Published: September 23rd 2011September 12th 2011
From Moscow i managed to hitch a fast car all the way to Kiev in only 12 hours. i payed a 20p English coin to get through customs quicker - my smallest bribe ever! i felt slightly uncomfortable getting into Kiev when the driver started negotiating with street hookers whilst i was still in the car. i quickly left.
Although almost completely destroyed in WWII, Kiev is an incredible city, with plenty of magnificent churches and a huge park at its center. Its strange how all the girls look like beautiful models and all the guys seem to be punching above their weight.
As it worked out cheaper to get the train than to hitchhike (as the night train was cheaper than a night at a hostel), i got the train to Ivano Frankivsk then onto Kolomia in the Carpathian mountains. i did some cycling in the surrounding villages - getting strange looks by all the locals and chased by all the dogs. i also did a few hikes in the mountains. i went to a really weird museum shaped like an egg which had hundreds of painted eggs behind glass cabinets, some of which were 100 years old.
Hitchhiking into Romania was abit crazy - waiting hours in the middle of some farmland somewhere when it was getting really dark. luckally someone picked me up before i had to sleep rough in a field. given how cheap local transport is here, i have been taking public transport for the last couple of weeks.
I then went to Sucheva in Romania where i traveled with Delphan from Belgium for a few days and explored some cool monasteries in remote mountain villages.
Then i went to Chisinau in Moldova to meet David from Quebec (who i hitchhiked with last year). although the city was pretty bland, the hostel where David was working was really cool and i ended up staying almost a week. there i visited an awesome underground wine cellar 80km long and saw Putin's massive private wine collection and the most expensive bottle of wine in the world (although i question the 'guides' credibility as she was also making ridiculous comments such as "red wine is nice when it is raining"). i tried 8 bottles of different wine from Moldova, but they weren't brilliant (the wine in Macedonia was much better).
A small group
of us then went to the strange "country" of Transnistria. its a country with its own government, border and money yet is not recognized by a single country. not only does the Home Office advice caution about visiting, we heard so many bad stories about the place from other travelers - from corruption to extreme harassment and interrogation by the police...this all made us curious and made us want to go even more.

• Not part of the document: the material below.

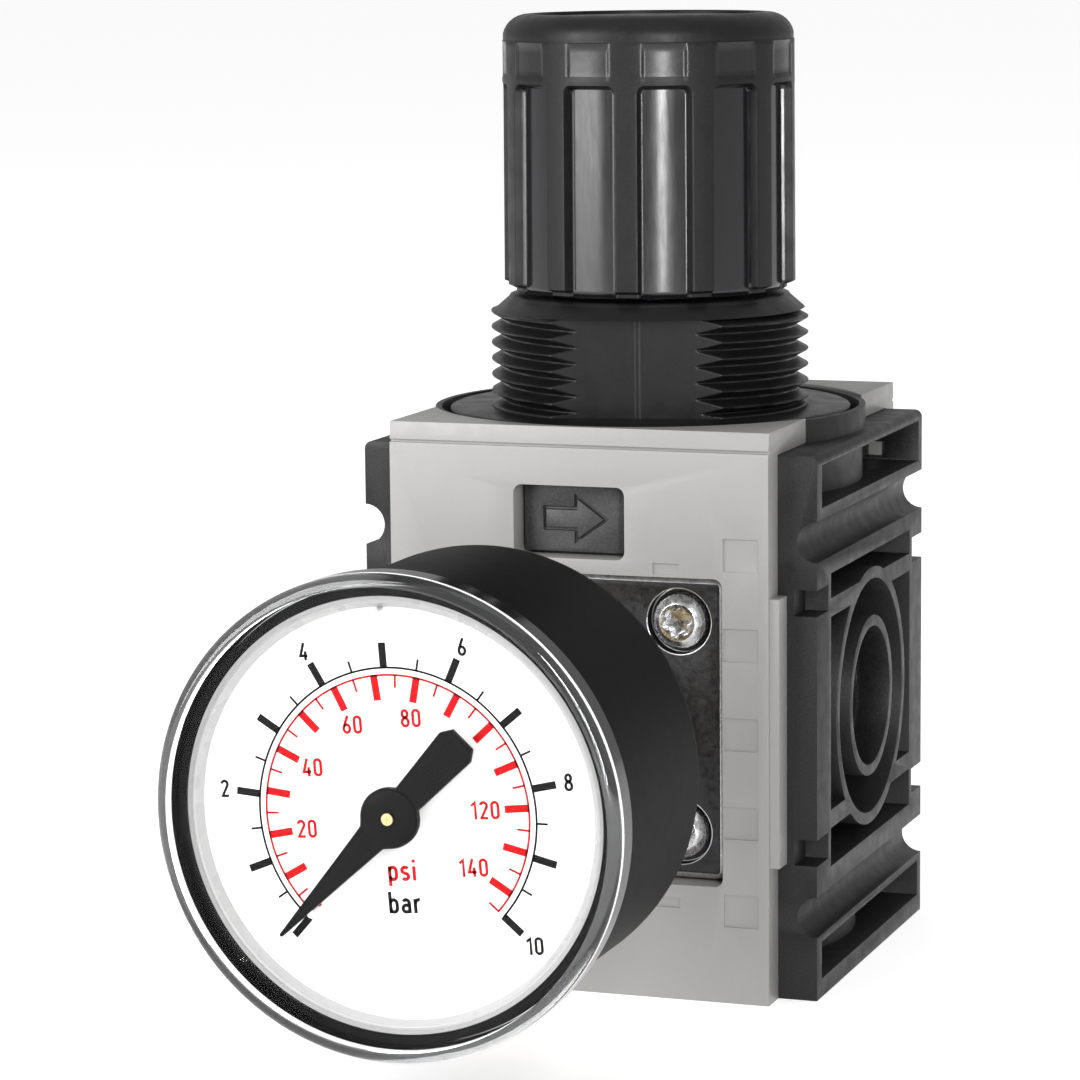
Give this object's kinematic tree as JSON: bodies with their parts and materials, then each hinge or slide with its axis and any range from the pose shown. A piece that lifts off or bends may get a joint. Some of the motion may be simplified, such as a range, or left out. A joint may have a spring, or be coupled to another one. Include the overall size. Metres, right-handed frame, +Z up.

I was almost disappointed getting through the border with no problems, not even a bribe. In fact the whole place seemed really laid back and safe. we hardly got harassed by the police at all. Transnistria is a really cool place - it seemed like we stepped back into the Soviet era.
we went out Russian style - drank at the bus stops and local kiosks with the locals until 5am. our "hostel" was a proper squat - a soviet apartment with no running water and mattresses on the floor - as Alister put it "a Bosnian refugee camp".
Note 1: sorry to everyone i met and traveled with and didn't mention - its hard trying to cram 3 weeks into a few paragraphs!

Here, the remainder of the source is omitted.